The Post's article added that in the lead-up to yesterday's meeting, White House officials repeatedly told U.S. allies "not to worry," because Trump wouldn't strike any specific deals or make any secret promises.

But our allies responded by saying they can't take such assurances seriously -- because administration officials "don't control the reality." That power, of course, is in the hands of the erratic American president who, as the world saw yesterday, is willing to side with a foreign adversary over his own country.

Indeed, NBC News reported the other day that after Trump took new steps to alienate our NATO allies last week, Pentagon officials went into "damage-control mode," trying to heal the wounds.

But the result is an unsustainable foreign policy in which the world can't be sure what the dominant global superpower intends to do. Is the position of the United States what its president says or what his administration's officials say?

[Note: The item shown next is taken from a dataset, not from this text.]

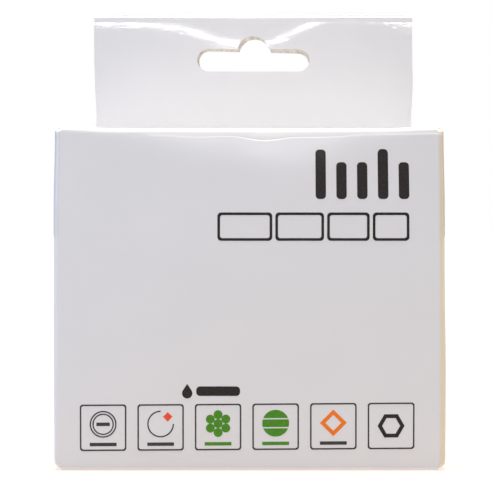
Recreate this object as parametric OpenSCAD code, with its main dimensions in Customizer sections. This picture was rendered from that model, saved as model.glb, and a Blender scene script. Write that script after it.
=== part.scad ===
// Closed hang-tab carton for a small boxed refill, folded from one sheet of laminated board.
// The origin is the middle of the carton's foot print, +Z is up and the printed front faces -Y.

/* [Body] */
// Width over the two side panels
body_w = 102; // [80:1:140]
// Depth from the front panel to the back panel
body_d = 38; // [25:1:60]
// Height from the bottom closure to the lid
body_h = 90; // [70:1:130]

/* [Board] */
// Thickness of the board
board_t = 0.45; // [0.3:0.05:0.7]
// Outer radius of the upright folds
fold_r = 1.6; // [1:0.1:2.5]
// Outer radius of the folds where lid and bottom leave the front panel
lid_r = 1.1; // [0.8:0.1:1.9]
// Outer radius of the folds where lid and bottom turn down inside the back panel
tuck_r = 1.8; // [1:0.1:2.5]
// Outer radius of the folds where the dust flaps leave the side panels
flap_r = 1.5; // [1:0.1:2.5]

/* [Closures] */
// How far the cut ends of lid and bottom stay in from the upright folds
lid_set = 0.1; // [0.1:0.1:2]
// How far the dust flaps stay in from the upright folds
flap_set = 0.4; // [0.1:0.1:3]
// How far the upright folds end below the lid and above the foot
corner_set = 0.8; // [0.4:0.1:1.9]
// How far the cut edge of the back panel stays below the lid and above the foot
back_set = 0.4; // [0.2:0.1:1]
// How far the glued side panel's raw edge stays in from the back
seam_set = 0.6; // [0.3:0.1:0.9]

/* [Header] */
// Width of the hang tab
header_w = 91; // [70:1:100]
// Height of the hang tab above the lid
header_h = 34; // [30:1:50]
// Space between the two plies of the hang tab
ply_gap = 0.1; // [0.05:0.05:0.3]

/* [Hang slot] */
// Length of the slot over its round ends
slot_w = 32; // [30:0.5:36]
// Height of the slot's straight arms
slot_arm_h = 6.4; // [5.5:0.1:7.5]
// Diameter of the round peg notch
notch_d = 9.2; // [8:0.1:10]
// How far the notch rises above the arms
notch_rise = 3.7; // [3:0.1:4.2]
// Height of the slot's lower edge above the lid
slot_foot = 18.2; // [14:0.1:20]
// How far the rear ply's slot lies below the front one
ply_slot_drop = 1.1; // [0.5:0.1:1.5]
// How far each end of the rear ply's slot stays in from the front one
ply_slot_in = 0.4; // [0.1:0.1:0.8]

/* [Print] */
// Thickness that stands for the ink
film_t = 0.05; // [0.02:0.01:0.1]
// Gap between two blocks of a printed row
block_gap = 0.8; // [0.4:0.1:1.5]
// Corner radius of the printed blocks
block_r = 1; // [0.4:0.1:1.4]

/* [Title rows] */
// Distance from the right side of the carton to the title rows
title_right = 9.3; // [5:0.1:14]
// Distance from the lid to the bold row
bold_top = 6.2; // [4:0.1:12]
// Length of the bold row
bold_row_w = 24.4; // [18:0.1:34]
// Width of a bar of the bold row
bold_w = 2.7; // [2.2:0.1:3.5]
// Height of its tall bars
bold_h = 12.9; // [8:0.1:15]
// Height of its low bars
bold_low_h = 9.6; // [5:0.1:11]
// Space between the bold row and the light row
row_space = 3.5; // [2:0.1:8]
// Height of the light row
light_h = 7.4; // [4:0.1:9]
// Width of the first light block
light_w = 14.3; // [11:0.1:16]
// Line of the light row
light_line = 0.7; // [0.4:0.05:1]
// How much narrower each block is than the one before it
block_step = 1.6; // [0.5:0.1:2]

/* [Colour mark] */
// Distance from the left side of the carton to the drop
drop_left = 33.5; // [25:0.1:45]
// Space between the badges and the colour mark above them
mark_gap = 1.55; // [0.8:0.05:4]
// Width of the drop
drop_w = 2.7; // [2:0.1:4]
// Height of the drop
drop_h = 3.8; // [3:0.1:5]
// Space between drop and bar
drop_gap = 1; // [0.5:0.1:2]
// Length of the colour bar
bar_w = 11.4; // [8:0.1:16]
// Height of the colour bar
bar_h = 2.5; // [2.2:0.1:3.5]

/* [Badges] */
// Number of badges in the row
badge_n = 6; // [6:1:6]
// Outer size of a badge frame
badge_w = 12.15; // [11:0.05:13]
// Line of a badge frame
badge_line = 0.4; // [0.25:0.05:0.6]
// Corner radius of a badge frame
badge_r = 0.8; // [0.7:0.1:1.5]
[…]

It's why I tend to think the responsible thing for White House officials to do is quit as quickly as possible. Yes, they may be replaced by people who are worse, but if Trump isn't going to listen to his current team anyway, they might as well jolt the administration and get the political world's attention by resigning in disgust.

Trump likes to do as much as he can get away with. The sooner White House officials make clear to the president that he can't get away with what the world saw yesterday, the better.